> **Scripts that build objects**
____

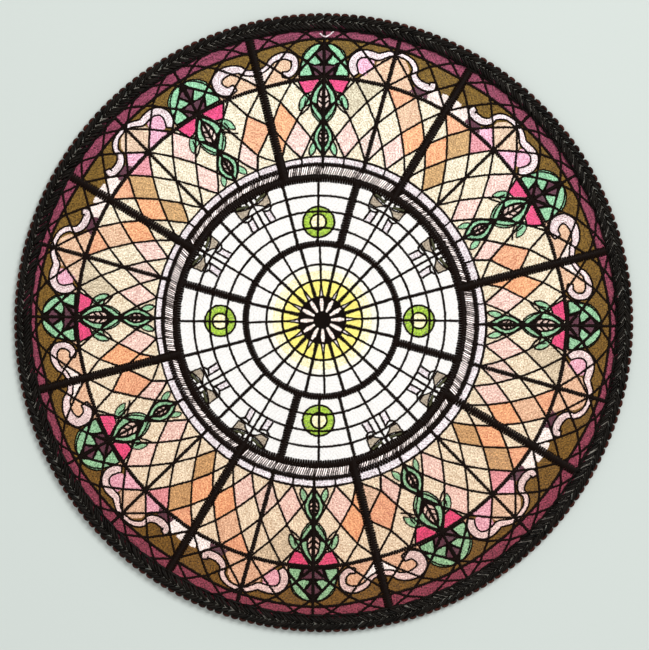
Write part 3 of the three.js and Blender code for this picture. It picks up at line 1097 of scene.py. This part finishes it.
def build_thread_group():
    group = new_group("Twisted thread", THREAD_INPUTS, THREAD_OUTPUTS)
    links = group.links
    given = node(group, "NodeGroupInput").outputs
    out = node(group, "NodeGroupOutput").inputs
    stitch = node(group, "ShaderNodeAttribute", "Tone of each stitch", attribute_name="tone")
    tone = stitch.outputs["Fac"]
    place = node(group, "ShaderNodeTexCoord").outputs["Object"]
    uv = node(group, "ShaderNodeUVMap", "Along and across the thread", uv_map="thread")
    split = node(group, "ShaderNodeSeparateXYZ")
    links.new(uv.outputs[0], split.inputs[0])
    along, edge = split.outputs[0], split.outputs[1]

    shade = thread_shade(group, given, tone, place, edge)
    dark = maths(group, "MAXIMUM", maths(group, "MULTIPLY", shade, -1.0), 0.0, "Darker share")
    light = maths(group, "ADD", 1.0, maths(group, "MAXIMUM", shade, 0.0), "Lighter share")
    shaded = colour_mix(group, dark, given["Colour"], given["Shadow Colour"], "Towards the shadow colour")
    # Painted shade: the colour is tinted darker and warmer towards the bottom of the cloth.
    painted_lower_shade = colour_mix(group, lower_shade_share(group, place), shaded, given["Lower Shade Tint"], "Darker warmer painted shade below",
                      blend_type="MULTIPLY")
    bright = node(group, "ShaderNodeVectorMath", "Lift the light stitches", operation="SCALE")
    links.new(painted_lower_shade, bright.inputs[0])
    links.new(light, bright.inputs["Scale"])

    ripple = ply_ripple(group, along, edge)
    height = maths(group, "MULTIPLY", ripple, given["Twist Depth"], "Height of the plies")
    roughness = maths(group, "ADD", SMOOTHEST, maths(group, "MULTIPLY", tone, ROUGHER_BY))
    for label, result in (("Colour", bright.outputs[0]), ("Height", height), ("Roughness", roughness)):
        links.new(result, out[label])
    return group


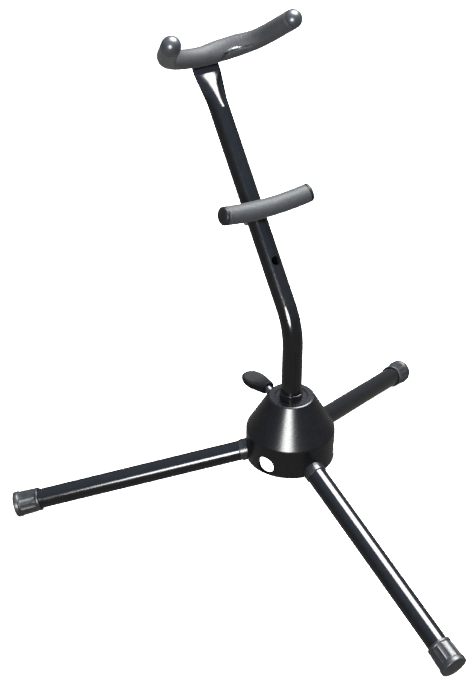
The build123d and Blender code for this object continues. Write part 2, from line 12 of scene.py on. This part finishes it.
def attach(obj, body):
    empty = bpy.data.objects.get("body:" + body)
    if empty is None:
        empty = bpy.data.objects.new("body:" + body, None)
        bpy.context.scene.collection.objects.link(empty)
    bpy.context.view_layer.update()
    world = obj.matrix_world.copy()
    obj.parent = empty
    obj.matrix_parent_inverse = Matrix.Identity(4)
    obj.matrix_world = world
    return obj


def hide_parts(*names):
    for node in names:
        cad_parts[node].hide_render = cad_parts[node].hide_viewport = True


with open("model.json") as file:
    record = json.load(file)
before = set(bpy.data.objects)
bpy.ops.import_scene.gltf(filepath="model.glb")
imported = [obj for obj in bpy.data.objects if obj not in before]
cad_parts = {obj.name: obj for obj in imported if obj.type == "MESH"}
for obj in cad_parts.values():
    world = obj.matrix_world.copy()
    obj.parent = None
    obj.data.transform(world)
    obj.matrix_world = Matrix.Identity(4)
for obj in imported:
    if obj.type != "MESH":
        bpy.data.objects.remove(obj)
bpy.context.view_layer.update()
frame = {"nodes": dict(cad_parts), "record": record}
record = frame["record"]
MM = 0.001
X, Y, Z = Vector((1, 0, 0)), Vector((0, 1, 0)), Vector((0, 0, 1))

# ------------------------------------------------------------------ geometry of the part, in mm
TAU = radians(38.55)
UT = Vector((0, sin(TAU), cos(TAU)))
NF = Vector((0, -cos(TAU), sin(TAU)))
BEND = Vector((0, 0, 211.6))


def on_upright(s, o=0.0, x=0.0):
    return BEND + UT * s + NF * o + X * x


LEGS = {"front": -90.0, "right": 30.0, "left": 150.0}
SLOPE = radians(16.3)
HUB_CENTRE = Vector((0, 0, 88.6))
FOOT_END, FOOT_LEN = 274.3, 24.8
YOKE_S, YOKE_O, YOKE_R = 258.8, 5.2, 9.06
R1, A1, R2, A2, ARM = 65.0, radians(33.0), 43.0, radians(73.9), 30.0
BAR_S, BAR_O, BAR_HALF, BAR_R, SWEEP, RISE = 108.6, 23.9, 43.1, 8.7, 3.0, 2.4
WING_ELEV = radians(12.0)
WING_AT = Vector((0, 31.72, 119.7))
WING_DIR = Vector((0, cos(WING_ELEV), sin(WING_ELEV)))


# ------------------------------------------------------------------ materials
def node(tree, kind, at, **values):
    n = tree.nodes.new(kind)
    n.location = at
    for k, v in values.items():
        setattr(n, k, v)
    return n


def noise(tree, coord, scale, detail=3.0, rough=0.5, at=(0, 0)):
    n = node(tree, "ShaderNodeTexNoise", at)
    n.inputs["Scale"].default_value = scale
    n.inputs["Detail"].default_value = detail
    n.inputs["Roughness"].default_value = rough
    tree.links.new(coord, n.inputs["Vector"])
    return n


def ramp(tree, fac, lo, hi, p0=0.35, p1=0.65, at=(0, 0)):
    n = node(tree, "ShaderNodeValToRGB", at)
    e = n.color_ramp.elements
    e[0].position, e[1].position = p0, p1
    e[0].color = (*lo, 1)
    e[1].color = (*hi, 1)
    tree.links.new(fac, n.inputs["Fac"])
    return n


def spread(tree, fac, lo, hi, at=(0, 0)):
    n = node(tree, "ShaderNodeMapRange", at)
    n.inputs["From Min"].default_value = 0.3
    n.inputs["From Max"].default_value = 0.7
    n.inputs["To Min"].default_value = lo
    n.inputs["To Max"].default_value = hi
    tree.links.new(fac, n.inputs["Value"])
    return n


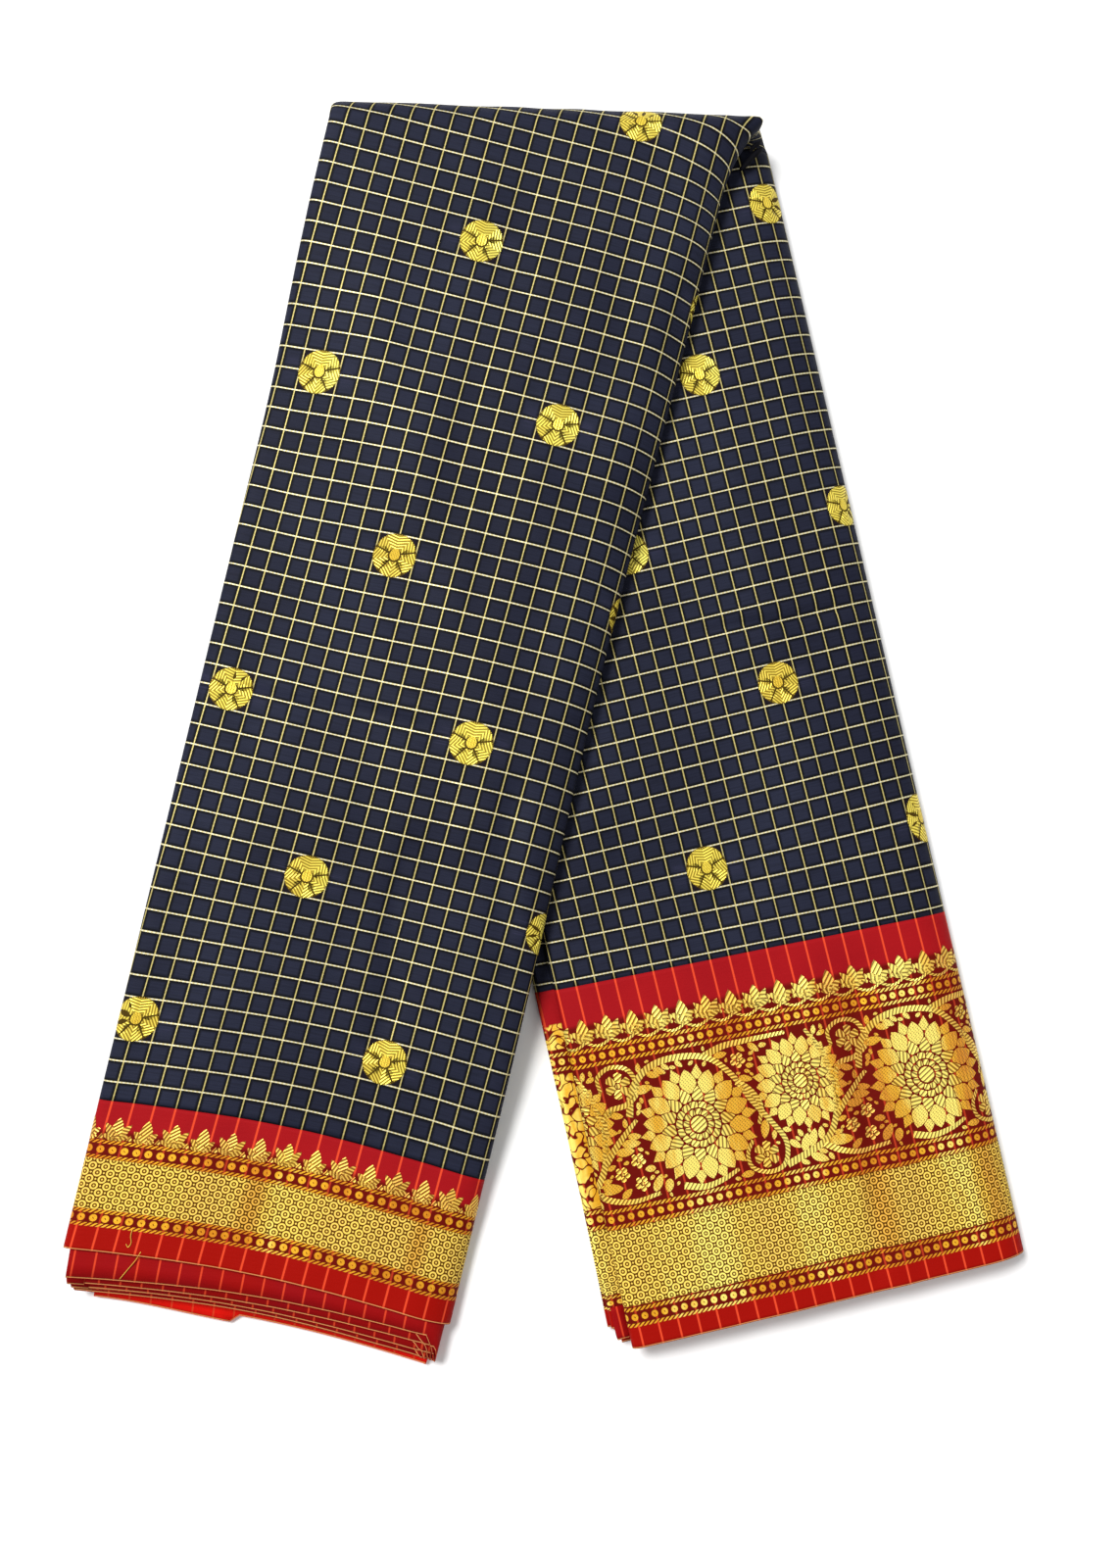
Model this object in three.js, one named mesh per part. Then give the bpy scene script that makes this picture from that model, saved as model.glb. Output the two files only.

____

> **Problem details**
Repeat the records above exactly, from the first line to the last.

> **Final result**
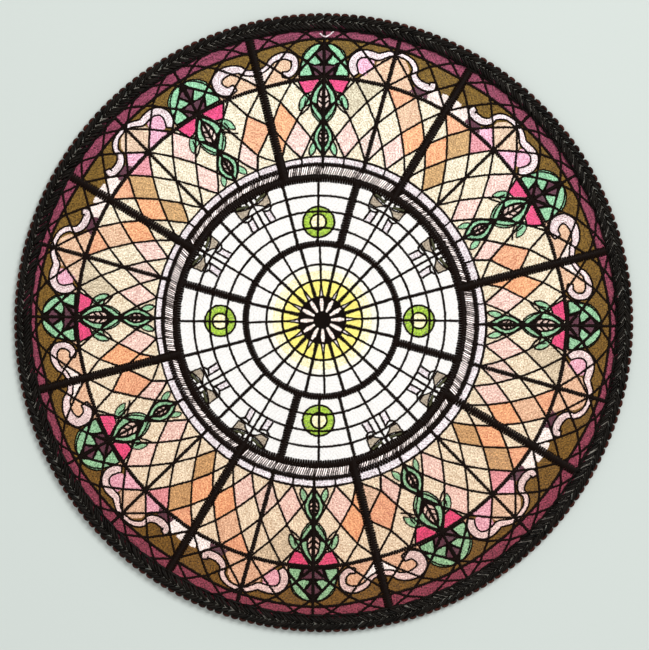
Write part 3 of the three.js and Blender code for this picture. It picks up at line 1097 of scene.py. This part finishes it.
def build_thread_group():
    group = new_group("Twisted thread", THREAD_INPUTS, THREAD_OUTPUTS)
    links = group.links
    given = node(group, "NodeGroupInput").outputs
    out = node(group, "NodeGroupOutput").inputs
    stitch = node(group, "ShaderNodeAttribute", "Tone of each stitch", attribute_name="tone")
    tone = stitch.outputs["Fac"]
    place = node(group, "ShaderNodeTexCoord").outputs["Object"]
    uv = node(group, "ShaderNodeUVMap", "Along and across the thread", uv_map="thread")
    split = node(group, "ShaderNodeSeparateXYZ")
    links.new(uv.outputs[0], split.inputs[0])
    along, edge = split.outputs[0], split.outputs[1]

    shade = thread_shade(group, given, tone, place, edge)
    dark = maths(group, "MAXIMUM", maths(group, "MULTIPLY", shade, -1.0), 0.0, "Darker share")
    light = maths(group, "ADD", 1.0, maths(group, "MAXIMUM", shade, 0.0), "Lighter share")
    shaded = colour_mix(group, dark, given["Colour"], given["Shadow Colour"], "Towards the shadow colour")
    # Painted shade: the colour is tinted darker and warmer towards the bottom of the cloth.
    painted_lower_shade = colour_mix(group, lower_shade_share(group, place), shaded, given["Lower Shade Tint"], "Darker warmer painted shade below",
                      blend_type="MULTIPLY")
    bright = node(group, "ShaderNodeVectorMath", "Lift the light stitches", operation="SCALE")
    links.new(painted_lower_shade, bright.inputs[0])
    links.new(light, bright.inputs["Scale"])

    ripple = ply_ripple(group, along, edge)
    height = maths(group, "MULTIPLY", ripple, given["Twist Depth"], "Height of the plies")
    roughness = maths(group, "ADD", SMOOTHEST, maths(group, "MULTIPLY", tone, ROUGHER_BY))
    for label, result in (("Colour", bright.outputs[0]), ("Height", height), ("Roughness", roughness)):
        links.new(result, out[label])
    return group


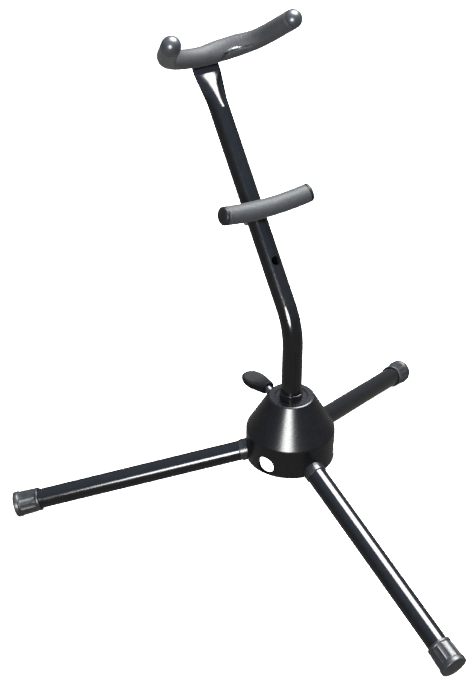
The build123d and Blender code for this object continues. Write part 2, from line 12 of scene.py on. This part finishes it.
def attach(obj, body):
    empty = bpy.data.objects.get("body:" + body)
    if empty is None:
        empty = bpy.data.objects.new("body:" + body, None)
        bpy.context.scene.collection.objects.link(empty)
    bpy.context.view_layer.update()
    world = obj.matrix_world.copy()
    obj.parent = empty
    obj.matrix_parent_inverse = Matrix.Identity(4)
    obj.matrix_world = world
    return obj


def hide_parts(*names):
    for node in names:
        cad_parts[node].hide_render = cad_parts[node].hide_viewport = True


with open("model.json") as file:
    record = json.load(file)
before = set(bpy.data.objects)
bpy.ops.import_scene.gltf(filepath="model.glb")
imported = [obj for obj in bpy.data.objects if obj not in before]
cad_parts = {obj.name: obj for obj in imported if obj.type == "MESH"}
for obj in cad_parts.values():
    world = obj.matrix_world.copy()
    obj.parent = None
    obj.data.transform(world)
    obj.matrix_world = Matrix.Identity(4)
for obj in imported:
    if obj.type != "MESH":
        bpy.data.objects.remove(obj)
bpy.context.view_layer.update()
frame = {"nodes": dict(cad_parts), "record": record}
record = frame["record"]
MM = 0.001
X, Y, Z = Vector((1, 0, 0)), Vector((0, 1, 0)), Vector((0, 0, 1))

# ------------------------------------------------------------------ geometry of the part, in mm
TAU = radians(38.55)
UT = Vector((0, sin(TAU), cos(TAU)))
NF = Vector((0, -cos(TAU), sin(TAU)))
BEND = Vector((0, 0, 211.6))


def on_upright(s, o=0.0, x=0.0):
    return BEND + UT * s + NF * o + X * x


LEGS = {"front": -90.0, "right": 30.0, "left": 150.0}
SLOPE = radians(16.3)
HUB_CENTRE = Vector((0, 0, 88.6))
FOOT_END, FOOT_LEN = 274.3, 24.8
YOKE_S, YOKE_O, YOKE_R = 258.8, 5.2, 9.06
R1, A1, R2, A2, ARM = 65.0, radians(33.0), 43.0, radians(73.9), 30.0
BAR_S, BAR_O, BAR_HALF, BAR_R, SWEEP, RISE = 108.6, 23.9, 43.1, 8.7, 3.0, 2.4
WING_ELEV = radians(12.0)
WING_AT = Vector((0, 31.72, 119.7))
WING_DIR = Vector((0, cos(WING_ELEV), sin(WING_ELEV)))


# ------------------------------------------------------------------ materials
def node(tree, kind, at, **values):
    n = tree.nodes.new(kind)
    n.location = at
    for k, v in values.items():
        setattr(n, k, v)
    return n


def noise(tree, coord, scale, detail=3.0, rough=0.5, at=(0, 0)):
    n = node(tree, "ShaderNodeTexNoise", at)
    n.inputs["Scale"].default_value = scale
    n.inputs["Detail"].default_value = detail
    n.inputs["Roughness"].default_value = rough
    tree.links.new(coord, n.inputs["Vector"])
    return n


def ramp(tree, fac, lo, hi, p0=0.35, p1=0.65, at=(0, 0)):
    n = node(tree, "ShaderNodeValToRGB", at)
    e = n.color_ramp.elements
    e[0].position, e[1].position = p0, p1
    e[0].color = (*lo, 1)
    e[1].color = (*hi, 1)
    tree.links.new(fac, n.inputs["Fac"])
    return n


def spread(tree, fac, lo, hi, at=(0, 0)):
    n = node(tree, "ShaderNodeMapRange", at)
    n.inputs["From Min"].default_value = 0.3
    n.inputs["From Max"].default_value = 0.7
    n.inputs["To Min"].default_value = lo
    n.inputs["To Max"].default_value = hi
    tree.links.new(fac, n.inputs["Value"])
    return n


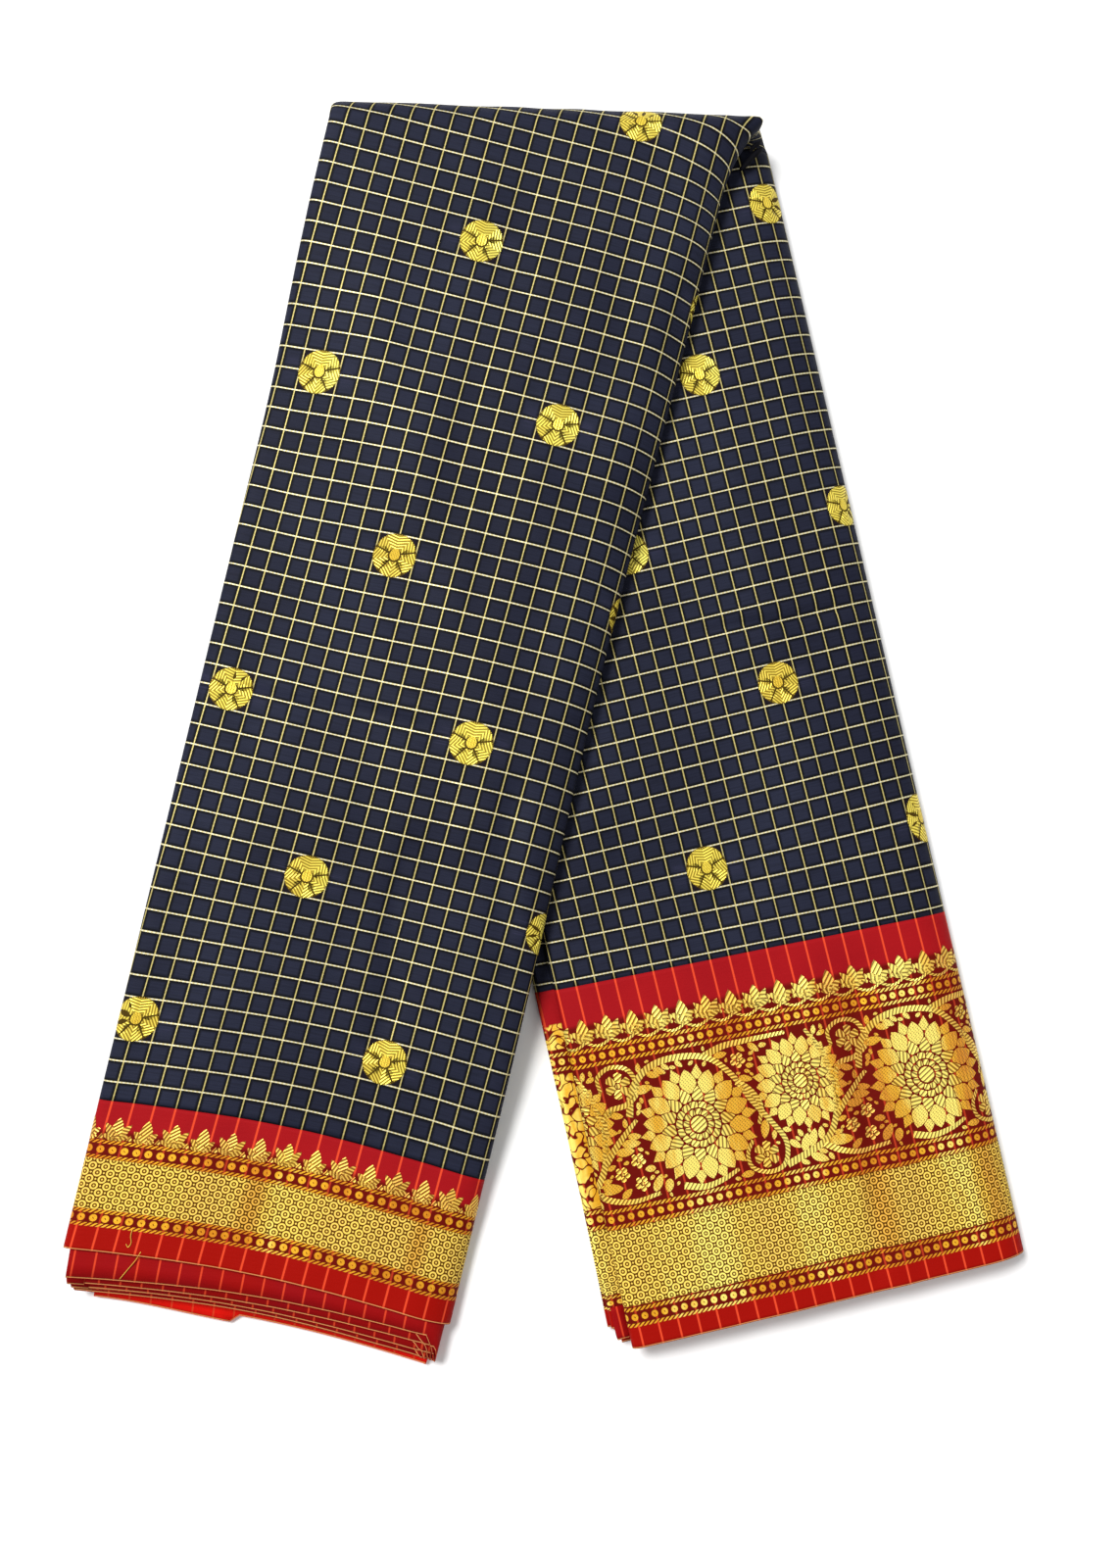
Model this object in three.js, one named mesh per part. Then give the bpy scene script that makes this picture from that model, saved as model.glb. Output the two files only.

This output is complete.